Nevertheless, we were treated to much humour through the characters of the hilarious musician (Michael Mullen) and hotel clerk (James Bateman) and most particularly, through the restaurant proprietor (David Pilkington). This was light relief to the bleak setting, the dark cloud of paranormal activity and the subject of grief and stress felt by the couple.

More convincing for me were the two sisters who seemed to appear out of the shadows with surreal menace: when initially on stage, Anne Chadwick and Lynne Cummings were delightful. It was their appearance that initiated the humour element, creating mirth between the two leads, and in the audience watching. It was comedy that quickly became foreboding and as sinister as the clouds gathering in the skies over Venice. The thriller aspect was felt loudly: sudden, shrill screams from nowhere pierced the auditorium, startling the audience and wiping out the chuckles that had rippled around the theatre only moments before.

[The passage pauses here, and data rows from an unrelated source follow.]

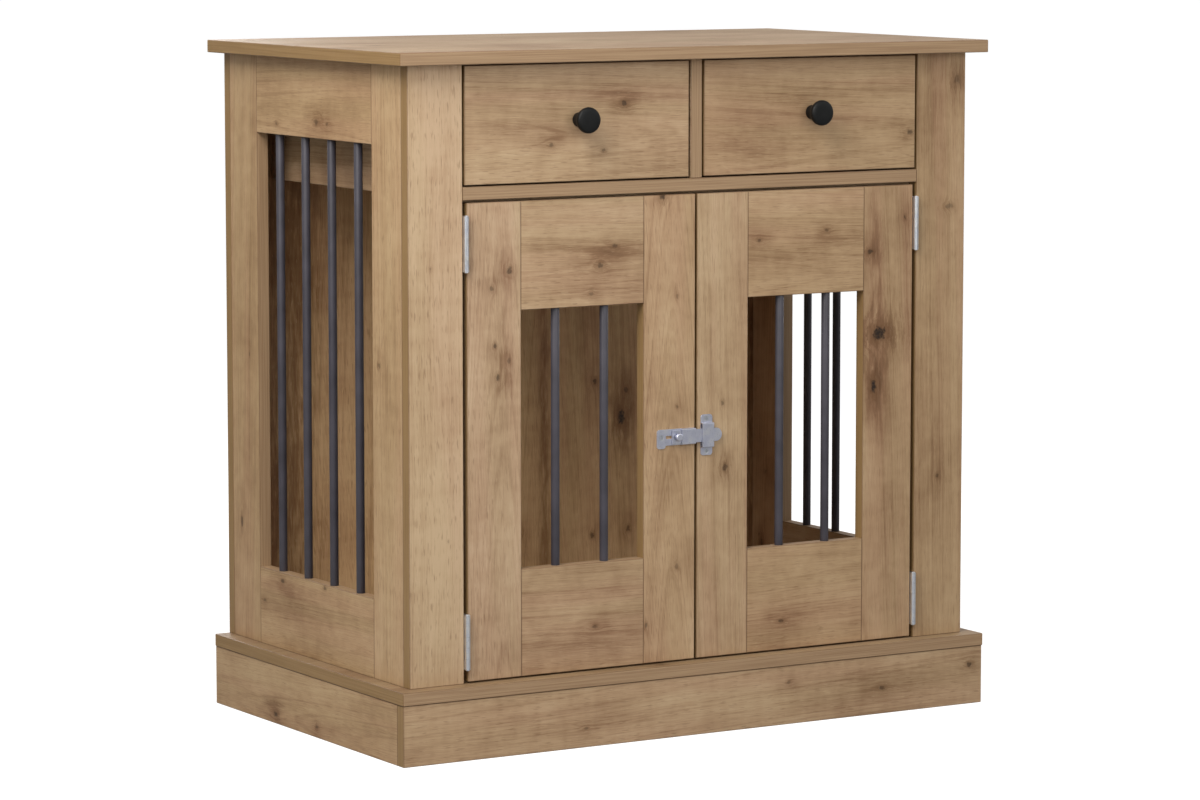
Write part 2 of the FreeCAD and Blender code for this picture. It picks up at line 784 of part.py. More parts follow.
boards = {}
boards["tabletop"] = [tabletop()]
boards["floor_board"] = [floor_board()]
for name, shape in plinth().items():
    boards[name] = [shape]
boards["back_panel"] = [back_panel()]
boards["drawer_shelf"] = [shelf()]
boards["drawer_divider"] = [divider()]
boards["door_stop"] = [door_stop()]
for name, side in (("left", -1), ("right", 1)):
    boards[name + "_front_post"] = [front_post(side)]
    boards[name + "_bay_panel"] = [bay_panel(side)]
    boards.update(side_frame(name, side))
for name in boards:
    save(name, [cut_near(shape, cabinet_holes) for shape in boards[name]])

save("hinge_post_leaves", post_hinges)
save("cabinet_fasteners", cabinet_fasteners)
save("cabinet_runners", cabinet_runners())
save("latch_bolt", latch_bolt())
for name, side in (("left", -1), ("right", 1)):
    moving = {}
    moving.update(door(name + "_door", side))
    moving.update(drawer(name + "_drawer", side))
    for node in moving:
        save(node, moving[node])
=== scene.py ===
import json
import math
import bmesh
import bpy
import numpy as np
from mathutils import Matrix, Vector


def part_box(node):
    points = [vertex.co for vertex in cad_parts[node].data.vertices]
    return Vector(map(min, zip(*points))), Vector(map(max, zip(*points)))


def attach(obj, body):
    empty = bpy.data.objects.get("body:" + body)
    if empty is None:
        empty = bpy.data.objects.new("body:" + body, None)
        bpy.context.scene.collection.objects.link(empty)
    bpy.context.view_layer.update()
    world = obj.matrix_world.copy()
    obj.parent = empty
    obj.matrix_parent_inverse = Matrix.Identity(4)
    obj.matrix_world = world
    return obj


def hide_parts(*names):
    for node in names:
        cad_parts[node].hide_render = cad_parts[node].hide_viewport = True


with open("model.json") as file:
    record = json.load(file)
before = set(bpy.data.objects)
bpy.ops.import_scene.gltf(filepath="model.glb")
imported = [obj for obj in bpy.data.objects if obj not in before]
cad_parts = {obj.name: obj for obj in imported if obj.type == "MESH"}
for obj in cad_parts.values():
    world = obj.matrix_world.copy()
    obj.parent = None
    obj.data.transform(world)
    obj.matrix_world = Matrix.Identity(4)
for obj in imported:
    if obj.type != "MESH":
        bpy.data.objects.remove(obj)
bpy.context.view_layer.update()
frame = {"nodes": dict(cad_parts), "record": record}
nodes = frame["nodes"]
bodies = frame["record"]["behaviour"]["bodies"]
bodyOf = {node: body for body, members in bodies.items() for node in members}
mm = 0.001
alongX, alongY, alongZ = 0, 1, 2
print("frame:", len(nodes), "nodes")


# camera and light

view = {
    "azimuth": -31.063,       # degrees, to the left of straight on
    "elevation": 6.587,
    "distance": 5.450,
    "target": (0.0031, 0.00375, 0.3693),
    "lens": 135.54,
    "sensor": 36.0,
    "clipEnd": 300.0,
}
studio = {
    "seen": 1.0,              # the white surround, as the camera sees it
    "mirrored": 0.36,         # as gloss and metal see it
    "ambient": 0.055,
    "aim": (0.0, 0.0, 0.42),
    # azimuth, elevation, distance, diameter, watts, colour
    "boxes": [
        (-60, 45, 2.6, 1.6, 57.0, (1.0, 0.975, 0.935)),
        (-60, 20, 2.6, 1.6, 17.0, (1.0, 0.96, 0.90)),
        (0, 20, 2.6, 1.6, 20.0, (1.0, 0.985, 0.95)),
        (60, 20, 2.6, 1.6, 10.0, (1.0, 0.985, 0.95)),
        (0, 88, 2.6, 1.6, 10.0, (1.0, 1.0, 1.0)),
        (180, 18, 2.6, 1.6, 26.0, (1.0, 0.985, 0.96)),    # for the back
        (110, 18, 2.6, 1.6, 26.0, (1.0, 0.985, 0.96)),    # for the right side
    ],
}


def backVector(azimuth, elevation):
    a, e = math.radians(azimuth), math.radians(elevation)
    return Vector((math.sin(a) * math.cos(e), -math.cos(a) * math.cos(e), math.sin(e)))


# stands an object off from a point and turns its front to that point
def aimAt(thing, target, azimuth, elevation, distance):
    back = backVector(azimuth, elevation)
    thing.location = Vector(target) + back * distance
    thing.rotation_mode = "QUATERNION"
    thing.rotation_quaternion = (-back).to_track_quat("-Z", "Y")
    bpy.context.scene.collection.objects.link(thing)


def makeCamera():
    data = bpy.data.cameras.new("camera")
    data.lens = view["lens"]
    data.sensor_width = view["sensor"]
    data.clip_end = view["clipEnd"]
    camera = bpy.data.objects.new("camera", data)
    aimAt(camera, view["target"], view["azimuth"], view["elevation"], view["distance"])
    bpy.context.scene.camera = camera


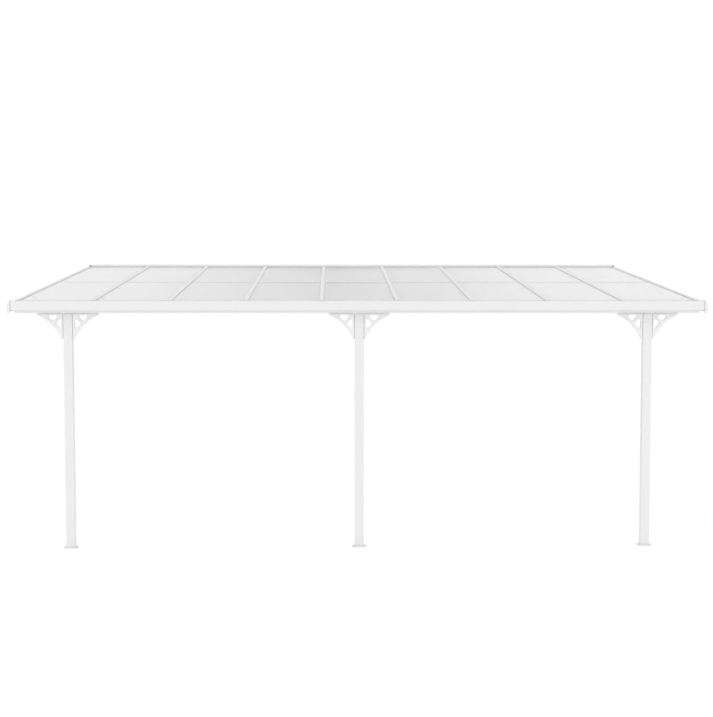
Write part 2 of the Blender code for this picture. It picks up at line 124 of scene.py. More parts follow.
class Value:
    """A number that varies over a surface; Python's operators add the Math nodes."""

    def __init__(self, surface: "NodeTree", socket: bpy.types.NodeSocket) -> None:
        """Keep the socket that gives the number and the tree that it belongs to."""
        self.surface = surface
        self.socket = socket

    def _math(self, operation: str, first: "Value | float", second: "Value | float") -> "Value":
        """Add one Math node and return its result."""
        node = self.surface.add("ShaderNodeMath", {"operation": operation}, {0: first, 1: second})
        return Value(self.surface, node.outputs[0])

    def __add__(self, other: "Value | float") -> "Value":
        """Return self + other."""
        return self._math("ADD", self, other)

    def __radd__(self, other: float) -> "Value":
        """Return other + self."""
        return self._math("ADD", other, self)

    def __sub__(self, other: "Value | float") -> "Value":
        """Return self - other."""
        return self._math("SUBTRACT", self, other)

    def __rsub__(self, other: float) -> "Value":
        """Return other - self."""
        return self._math("SUBTRACT", other, self)

    def __mul__(self, other: "Value | float") -> "Value":
        """Return self * other."""
        return self._math("MULTIPLY", self, other)

    def __rmul__(self, other: float) -> "Value":
        """Return other * self."""
        return self._math("MULTIPLY", other, self)

    def largest(self, other: "Value | float") -> "Value":
        """Return the larger of self and other."""
        return self._math("MAXIMUM", self, other)

    def clamped(self) -> "Value":
        """Return self held between 0 and 1."""
        return self._math("MINIMUM", self.largest(0.0), 1.0)


def swung(
    level: Value | float, noises: Sequence[Value], widths: Sequence[float], middle: float = 0.5
) -> Value:
    """Return a level that random noises swing.

    Args:
        level: The level to swing.
        noises: Random levels from 0 to 1.
        widths: How widely each of them swings it.
        middle: The noise that leaves it as it is.

    Returns:
        The level with every swing added.
    """
    for noise, width in zip(noises, widths):
        if width:
            level = level + (noise - middle) * width
    return level


@dataclass(frozen=True)
class Pattern:
    """Soft random patches on a finish, and how widely they swing its looks.

    Its scale is in patches per metre and its detail adds finer layers. Tone, roughness and cover
    are the widths of their swings; relief is the pattern's share in the finish's depth.
    """

    scale: float
    detail: float = 2.0
    stretch: Stretch = (1.0, 1.0, 1.0)
    tone: float = 0.0
    roughness: float = 0.0
    cover: float = 0.0
    relief: float = 0.0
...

John Cummings appears to have astutely questioned the script and cleverly further peppered it with spots of infectious humour, and for this reason, it was perhaps a lighter, more audience-friendly play than it would have been had it been performed differently. I felt a growing admiration for John’s ability to draw out charisma from the smallest of character parts, of which there were several, and all cleverly portrayed, with a tongue in cheek, painting a picture of slight exaggeration that worked well in a play about mental instability, emotional turbulence and ambiguity. Michael Mullen, David Pilkington and James Bateman played all the parts brilliantly, supported ably by Peter Allen. It was touching too, to note that The Garrick had, in choosing this play, given a young actor, Ruby Whittaker, an opportunity to experience the ACE theatre stage as the red-cloaked killer, who made two fleeting appearances. Something also worthy of note was the absence of audible prompts: if Jackie Williamson had been at all needed, it was with quiet subtlety that prompts were given and taken. Costumes and props were of the usual high standard, with an attention to detail.

I wrote down on my notepad towards the end of the play that the style reminded me of afternoon Radio 4 drama.  I later discovered that Nell Leyshon writes for BBC Radio 3 and 4: it is a style with which I am very familiar. However, without that audacious set, the play would be devoid of one this production’s greatest assets, the visual impact on the audience – so bold and necessary, reminding one of the developing and enveloping darkness throughout.

Described in 2010 by The Guardian as the third best horror film of all time. It is also suggested that the labyrinth that is much of Venice still causes many visitors to peer cautiously over their shoulder, perchance they should spot a small red-coated figure, running over the bridges and disappearing into the narrow streets. I did not leave the theatre feeling that the script had left me thinking this way. However, I did feel that I had just witnessed something very creative on stage, and those reflections will stay in my mind for a long time.